INSTRUCTION
Return only the line that contains "obj.matrix_parent_inverse = Matrix.Identity(4)" and each line after it, through the last line of the data below, copied exactly.

SOURCE EXCERPT
-- START --

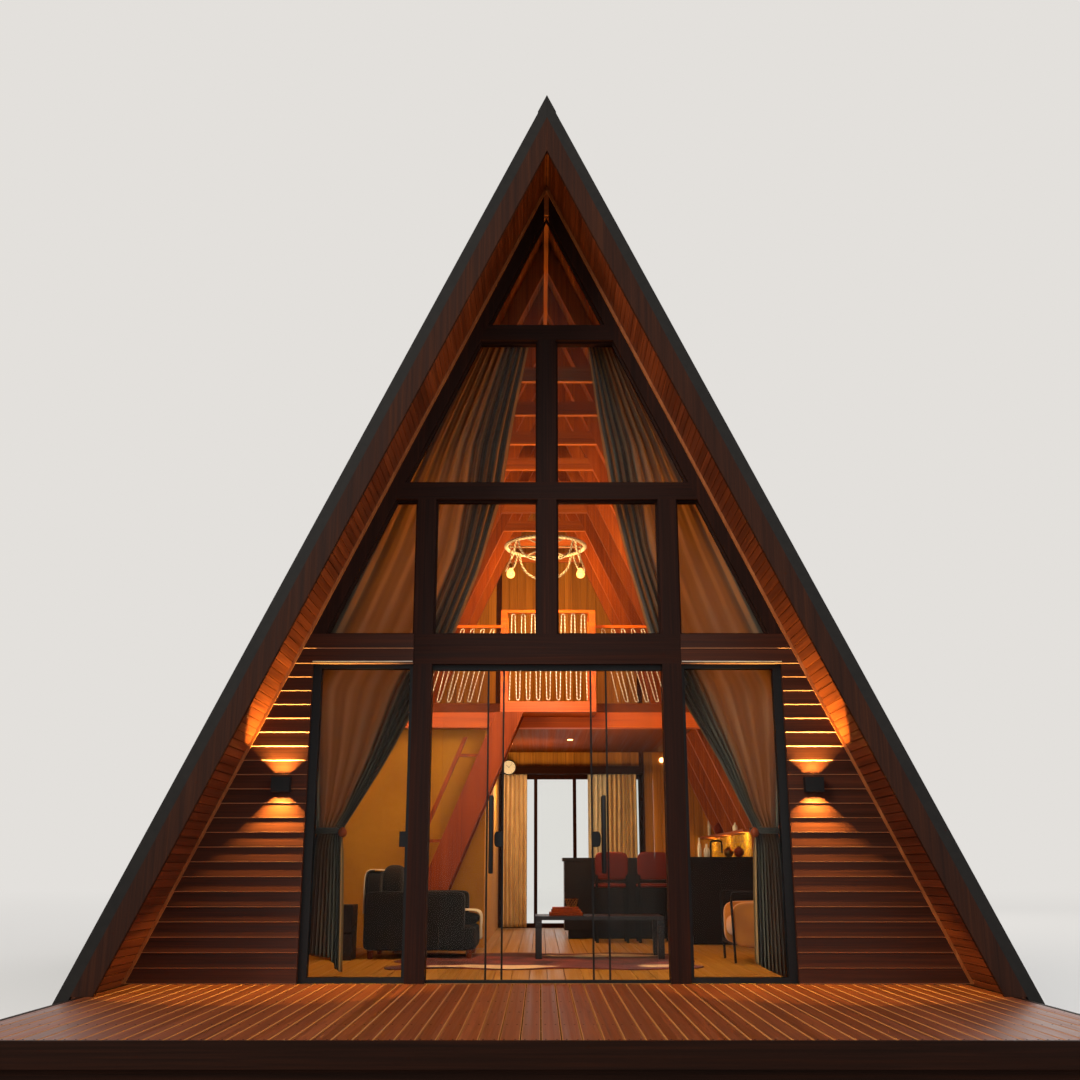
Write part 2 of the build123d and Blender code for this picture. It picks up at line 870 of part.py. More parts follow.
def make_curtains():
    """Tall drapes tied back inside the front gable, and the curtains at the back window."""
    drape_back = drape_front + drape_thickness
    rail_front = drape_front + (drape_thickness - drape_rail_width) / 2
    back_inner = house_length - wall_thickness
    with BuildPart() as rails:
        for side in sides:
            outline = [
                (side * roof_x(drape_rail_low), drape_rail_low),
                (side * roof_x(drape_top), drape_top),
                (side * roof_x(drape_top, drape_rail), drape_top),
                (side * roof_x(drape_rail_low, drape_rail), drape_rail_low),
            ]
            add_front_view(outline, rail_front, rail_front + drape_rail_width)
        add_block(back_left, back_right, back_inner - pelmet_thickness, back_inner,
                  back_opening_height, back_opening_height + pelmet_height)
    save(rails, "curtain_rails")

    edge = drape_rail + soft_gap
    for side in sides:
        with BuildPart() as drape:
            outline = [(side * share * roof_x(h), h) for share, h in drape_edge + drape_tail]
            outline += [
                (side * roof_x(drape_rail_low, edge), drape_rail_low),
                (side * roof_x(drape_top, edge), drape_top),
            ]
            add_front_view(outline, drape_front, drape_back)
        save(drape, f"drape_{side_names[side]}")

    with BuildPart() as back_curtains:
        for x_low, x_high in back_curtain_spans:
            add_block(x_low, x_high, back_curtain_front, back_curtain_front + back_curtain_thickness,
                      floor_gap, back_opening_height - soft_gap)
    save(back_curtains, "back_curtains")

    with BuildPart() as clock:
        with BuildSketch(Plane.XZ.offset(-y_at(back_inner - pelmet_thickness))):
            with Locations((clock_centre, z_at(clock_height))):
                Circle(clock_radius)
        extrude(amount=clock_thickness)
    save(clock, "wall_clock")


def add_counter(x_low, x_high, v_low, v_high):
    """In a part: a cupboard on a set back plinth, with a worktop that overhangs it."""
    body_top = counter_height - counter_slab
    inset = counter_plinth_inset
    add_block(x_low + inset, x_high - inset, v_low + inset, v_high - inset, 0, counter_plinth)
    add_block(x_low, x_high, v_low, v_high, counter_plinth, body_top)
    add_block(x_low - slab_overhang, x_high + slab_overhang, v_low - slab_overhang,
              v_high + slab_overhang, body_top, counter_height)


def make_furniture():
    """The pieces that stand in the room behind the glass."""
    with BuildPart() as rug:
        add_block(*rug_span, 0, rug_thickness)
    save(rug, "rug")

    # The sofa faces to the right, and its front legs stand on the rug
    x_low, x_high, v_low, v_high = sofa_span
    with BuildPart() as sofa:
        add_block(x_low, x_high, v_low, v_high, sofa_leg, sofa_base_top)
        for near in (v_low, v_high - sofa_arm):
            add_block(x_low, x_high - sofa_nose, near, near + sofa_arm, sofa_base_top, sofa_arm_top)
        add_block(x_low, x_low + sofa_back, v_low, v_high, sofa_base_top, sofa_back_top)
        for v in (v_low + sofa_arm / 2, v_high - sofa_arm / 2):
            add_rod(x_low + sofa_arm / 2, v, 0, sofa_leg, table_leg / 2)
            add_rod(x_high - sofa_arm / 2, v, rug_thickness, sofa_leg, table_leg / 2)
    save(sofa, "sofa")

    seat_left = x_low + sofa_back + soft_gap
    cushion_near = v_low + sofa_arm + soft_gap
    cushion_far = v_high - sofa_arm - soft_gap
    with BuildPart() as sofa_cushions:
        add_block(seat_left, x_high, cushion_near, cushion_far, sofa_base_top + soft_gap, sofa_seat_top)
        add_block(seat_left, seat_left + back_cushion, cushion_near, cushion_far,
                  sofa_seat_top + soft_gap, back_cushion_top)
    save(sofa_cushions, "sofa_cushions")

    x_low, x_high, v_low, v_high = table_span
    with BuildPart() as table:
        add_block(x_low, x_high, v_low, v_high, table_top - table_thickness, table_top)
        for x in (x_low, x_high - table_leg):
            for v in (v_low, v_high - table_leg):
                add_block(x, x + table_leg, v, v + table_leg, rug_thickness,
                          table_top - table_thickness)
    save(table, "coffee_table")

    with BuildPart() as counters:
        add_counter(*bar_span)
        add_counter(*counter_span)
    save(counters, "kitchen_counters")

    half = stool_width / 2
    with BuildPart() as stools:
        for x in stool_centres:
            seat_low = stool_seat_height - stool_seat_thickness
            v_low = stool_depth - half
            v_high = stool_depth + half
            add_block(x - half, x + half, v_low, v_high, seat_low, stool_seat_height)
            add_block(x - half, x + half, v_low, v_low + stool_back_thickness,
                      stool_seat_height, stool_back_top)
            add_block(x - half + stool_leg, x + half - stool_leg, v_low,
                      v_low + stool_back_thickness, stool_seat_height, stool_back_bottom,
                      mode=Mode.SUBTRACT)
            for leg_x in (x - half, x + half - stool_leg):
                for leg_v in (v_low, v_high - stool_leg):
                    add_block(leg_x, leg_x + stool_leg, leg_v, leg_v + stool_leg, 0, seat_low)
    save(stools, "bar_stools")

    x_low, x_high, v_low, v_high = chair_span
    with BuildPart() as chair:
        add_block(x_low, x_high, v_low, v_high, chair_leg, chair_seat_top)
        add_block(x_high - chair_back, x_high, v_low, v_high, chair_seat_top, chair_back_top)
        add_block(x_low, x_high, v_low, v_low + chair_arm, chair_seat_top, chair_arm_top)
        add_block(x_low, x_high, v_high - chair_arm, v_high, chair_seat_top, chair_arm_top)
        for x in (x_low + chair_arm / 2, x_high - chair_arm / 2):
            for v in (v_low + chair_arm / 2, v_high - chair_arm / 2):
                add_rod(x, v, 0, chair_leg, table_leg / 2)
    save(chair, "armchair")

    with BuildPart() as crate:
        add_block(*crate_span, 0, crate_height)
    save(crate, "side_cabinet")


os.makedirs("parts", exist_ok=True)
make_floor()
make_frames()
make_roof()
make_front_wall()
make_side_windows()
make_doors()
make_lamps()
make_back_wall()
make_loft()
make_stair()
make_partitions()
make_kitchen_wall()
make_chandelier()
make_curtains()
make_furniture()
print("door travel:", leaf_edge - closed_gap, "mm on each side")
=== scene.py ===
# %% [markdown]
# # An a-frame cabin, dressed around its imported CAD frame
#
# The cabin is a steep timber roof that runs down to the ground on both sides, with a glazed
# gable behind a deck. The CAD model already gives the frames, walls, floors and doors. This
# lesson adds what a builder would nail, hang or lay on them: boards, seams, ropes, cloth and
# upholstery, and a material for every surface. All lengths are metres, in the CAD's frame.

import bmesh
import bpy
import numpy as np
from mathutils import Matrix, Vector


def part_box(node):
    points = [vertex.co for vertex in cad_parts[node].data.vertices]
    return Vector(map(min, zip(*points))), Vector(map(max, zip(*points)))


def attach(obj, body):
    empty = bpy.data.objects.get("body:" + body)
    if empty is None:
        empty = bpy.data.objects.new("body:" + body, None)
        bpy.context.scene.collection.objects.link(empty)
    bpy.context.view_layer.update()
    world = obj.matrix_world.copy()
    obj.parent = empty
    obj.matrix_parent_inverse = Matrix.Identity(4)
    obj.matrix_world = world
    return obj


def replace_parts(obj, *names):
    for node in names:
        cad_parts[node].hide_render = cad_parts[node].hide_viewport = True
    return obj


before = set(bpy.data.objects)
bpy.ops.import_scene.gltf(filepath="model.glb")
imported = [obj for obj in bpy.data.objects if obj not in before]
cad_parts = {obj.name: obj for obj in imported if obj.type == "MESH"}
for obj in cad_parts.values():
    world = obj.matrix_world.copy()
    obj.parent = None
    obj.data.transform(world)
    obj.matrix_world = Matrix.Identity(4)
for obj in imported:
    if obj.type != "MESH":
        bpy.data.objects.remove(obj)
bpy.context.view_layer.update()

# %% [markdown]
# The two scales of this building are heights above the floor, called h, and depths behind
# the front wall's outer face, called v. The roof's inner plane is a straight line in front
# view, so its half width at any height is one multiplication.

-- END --

WRITTEN REPLY
    obj.matrix_parent_inverse = Matrix.Identity(4)
    obj.matrix_world = world
    return obj


def replace_parts(obj, *names):
    for node in names:
        cad_parts[node].hide_render = cad_parts[node].hide_viewport = True
    return obj


before = set(bpy.data.objects)
bpy.ops.import_scene.gltf(filepath="model.glb")
imported = [obj for obj in bpy.data.objects if obj not in before]
cad_parts = {obj.name: obj for obj in imported if obj.type == "MESH"}
for obj in cad_parts.values():
    world = obj.matrix_world.copy()
    obj.parent = None
    obj.data.transform(world)
    obj.matrix_world = Matrix.Identity(4)
for obj in imported:
    if obj.type != "MESH":
        bpy.data.objects.remove(obj)
bpy.context.view_layer.update()

# %% [markdown]
# The two scales of this building are heights above the floor, called h, and depths behind
# the front wall's outer face, called v. The roof's inner plane is a straight line in front
# view, so its half width at any height is one multiplication.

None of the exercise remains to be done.